* What to work on *
Print out the material that follows word for word.

* Provided records *
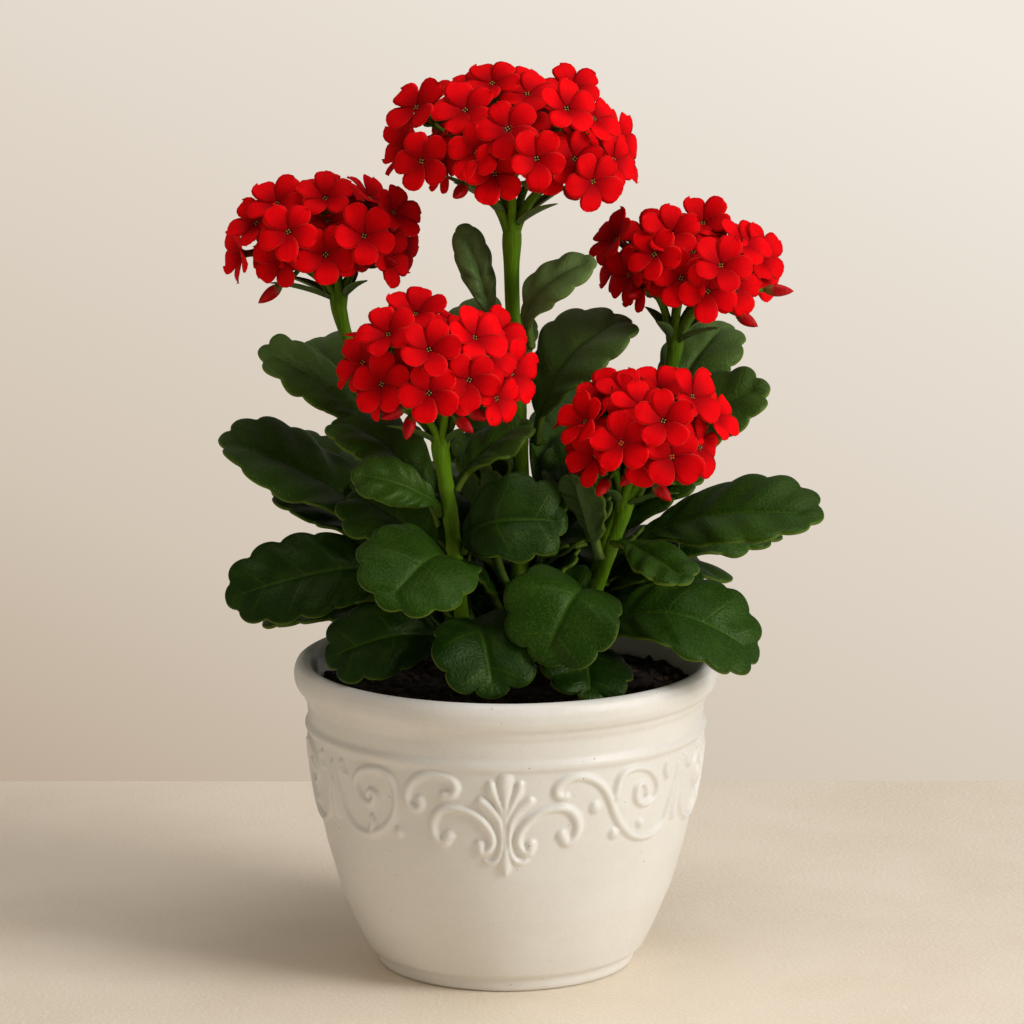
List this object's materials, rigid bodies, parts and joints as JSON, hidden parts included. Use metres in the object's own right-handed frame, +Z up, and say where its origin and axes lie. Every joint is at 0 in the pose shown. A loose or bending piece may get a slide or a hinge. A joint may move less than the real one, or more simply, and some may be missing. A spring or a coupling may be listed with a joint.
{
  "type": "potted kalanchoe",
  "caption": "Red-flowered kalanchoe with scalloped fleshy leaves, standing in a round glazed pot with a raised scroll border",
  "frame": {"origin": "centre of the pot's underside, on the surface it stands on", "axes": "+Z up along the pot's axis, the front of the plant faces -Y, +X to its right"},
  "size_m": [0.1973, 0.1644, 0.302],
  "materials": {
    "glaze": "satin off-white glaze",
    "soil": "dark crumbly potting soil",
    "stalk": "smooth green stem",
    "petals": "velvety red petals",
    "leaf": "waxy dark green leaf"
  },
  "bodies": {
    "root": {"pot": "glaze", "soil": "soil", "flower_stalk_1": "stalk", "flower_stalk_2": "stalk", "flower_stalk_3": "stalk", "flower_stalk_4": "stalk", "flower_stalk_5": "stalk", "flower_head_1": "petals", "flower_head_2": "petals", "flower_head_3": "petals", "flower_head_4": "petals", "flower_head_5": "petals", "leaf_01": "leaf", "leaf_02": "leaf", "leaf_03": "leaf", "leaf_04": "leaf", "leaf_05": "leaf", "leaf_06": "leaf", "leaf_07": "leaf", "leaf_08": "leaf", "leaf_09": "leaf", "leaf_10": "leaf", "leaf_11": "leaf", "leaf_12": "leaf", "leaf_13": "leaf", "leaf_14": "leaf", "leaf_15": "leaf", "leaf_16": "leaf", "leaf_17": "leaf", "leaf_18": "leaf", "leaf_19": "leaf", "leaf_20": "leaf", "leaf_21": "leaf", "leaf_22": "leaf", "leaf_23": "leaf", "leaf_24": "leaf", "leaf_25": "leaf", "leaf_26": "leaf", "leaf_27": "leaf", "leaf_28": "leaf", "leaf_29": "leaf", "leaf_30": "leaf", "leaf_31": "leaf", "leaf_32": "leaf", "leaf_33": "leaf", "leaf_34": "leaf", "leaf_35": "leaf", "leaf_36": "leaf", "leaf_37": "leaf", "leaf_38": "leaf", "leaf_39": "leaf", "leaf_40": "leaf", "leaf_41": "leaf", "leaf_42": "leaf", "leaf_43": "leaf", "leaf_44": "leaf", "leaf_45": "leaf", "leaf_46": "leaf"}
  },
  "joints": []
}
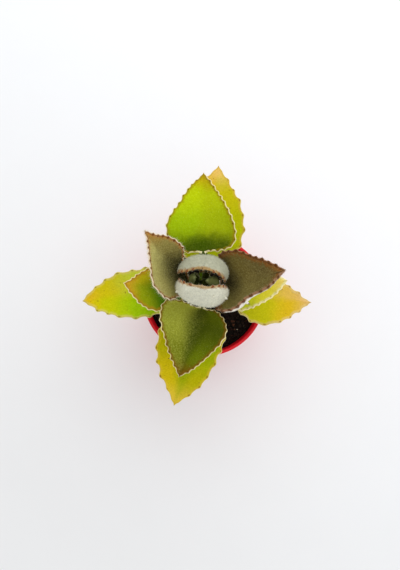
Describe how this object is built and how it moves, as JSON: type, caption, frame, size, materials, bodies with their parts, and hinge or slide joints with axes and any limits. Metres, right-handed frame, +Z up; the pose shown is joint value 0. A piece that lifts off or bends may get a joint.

* The solution *
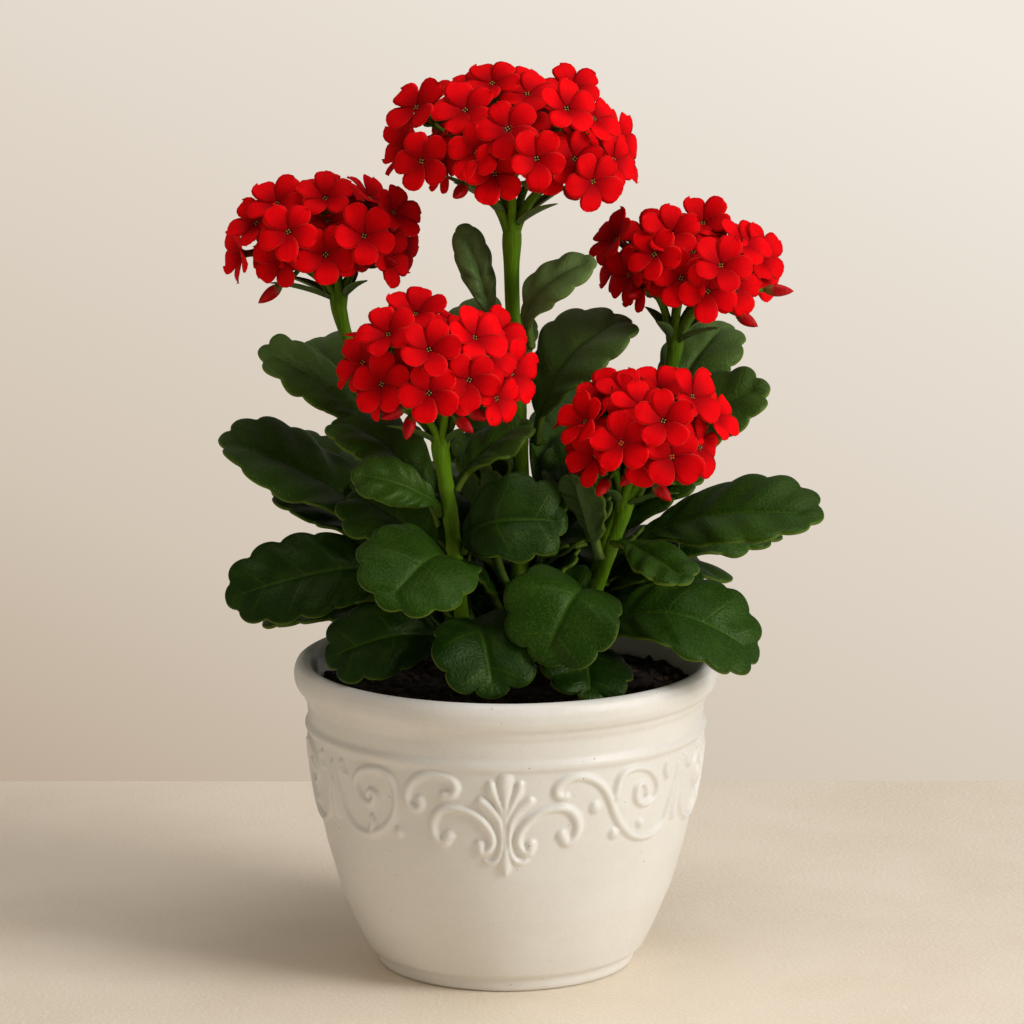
List this object's materials, rigid bodies, parts and joints as JSON, hidden parts included. Use metres in the object's own right-handed frame, +Z up, and say where its origin and axes lie. Every joint is at 0 in the pose shown. A loose or bending piece may get a slide or a hinge. A joint may move less than the real one, or more simply, and some may be missing. A spring or a coupling may be listed with a joint.
{
  "type": "potted kalanchoe",
  "caption": "Red-flowered kalanchoe with scalloped fleshy leaves, standing in a round glazed pot with a raised scroll border",
  "frame": {"origin": "centre of the pot's underside, on the surface it stands on", "axes": "+Z up along the pot's axis, the front of the plant faces -Y, +X to its right"},
  "size_m": [0.1973, 0.1644, 0.302],
  "materials": {
    "glaze": "satin off-white glaze",
    "soil": "dark crumbly potting soil",
    "stalk": "smooth green stem",
    "petals": "velvety red petals",
    "leaf": "waxy dark green leaf"
  },
  "bodies": {
    "root": {"pot": "glaze", "soil": "soil", "flower_stalk_1": "stalk", "flower_stalk_2": "stalk", "flower_stalk_3": "stalk", "flower_stalk_4": "stalk", "flower_stalk_5": "stalk", "flower_head_1": "petals", "flower_head_2": "petals", "flower_head_3": "petals", "flower_head_4": "petals", "flower_head_5": "petals", "leaf_01": "leaf", "leaf_02": "leaf", "leaf_03": "leaf", "leaf_04": "leaf", "leaf_05": "leaf", "leaf_06": "leaf", "leaf_07": "leaf", "leaf_08": "leaf", "leaf_09": "leaf", "leaf_10": "leaf", "leaf_11": "leaf", "leaf_12": "leaf", "leaf_13": "leaf", "leaf_14": "leaf", "leaf_15": "leaf", "leaf_16": "leaf", "leaf_17": "leaf", "leaf_18": "leaf", "leaf_19": "leaf", "leaf_20": "leaf", "leaf_21": "leaf", "leaf_22": "leaf", "leaf_23": "leaf", "leaf_24": "leaf", "leaf_25": "leaf", "leaf_26": "leaf", "leaf_27": "leaf", "leaf_28": "leaf", "leaf_29": "leaf", "leaf_30": "leaf", "leaf_31": "leaf", "leaf_32": "leaf", "leaf_33": "leaf", "leaf_34": "leaf", "leaf_35": "leaf", "leaf_36": "leaf", "leaf_37": "leaf", "leaf_38": "leaf", "leaf_39": "leaf", "leaf_40": "leaf", "leaf_41": "leaf", "leaf_42": "leaf", "leaf_43": "leaf", "leaf_44": "leaf", "leaf_45": "leaf", "leaf_46": "leaf"}
  },
  "joints": []
}
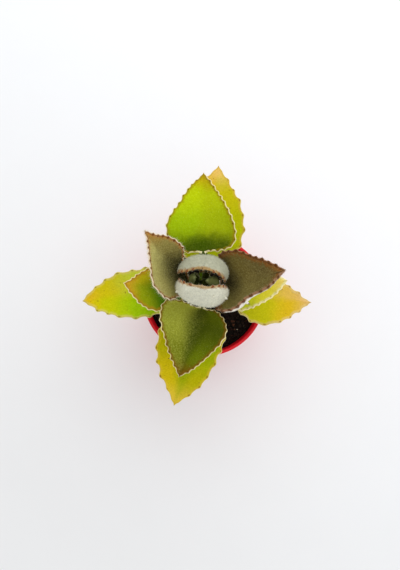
Describe how this object is built and how it moves, as JSON: type, caption, frame, size, materials, bodies with their parts, and hinge or slide joints with axes and any limits. Metres, right-handed frame, +Z up; the pose shown is joint value 0. A piece that lifts off or bends may get a joint.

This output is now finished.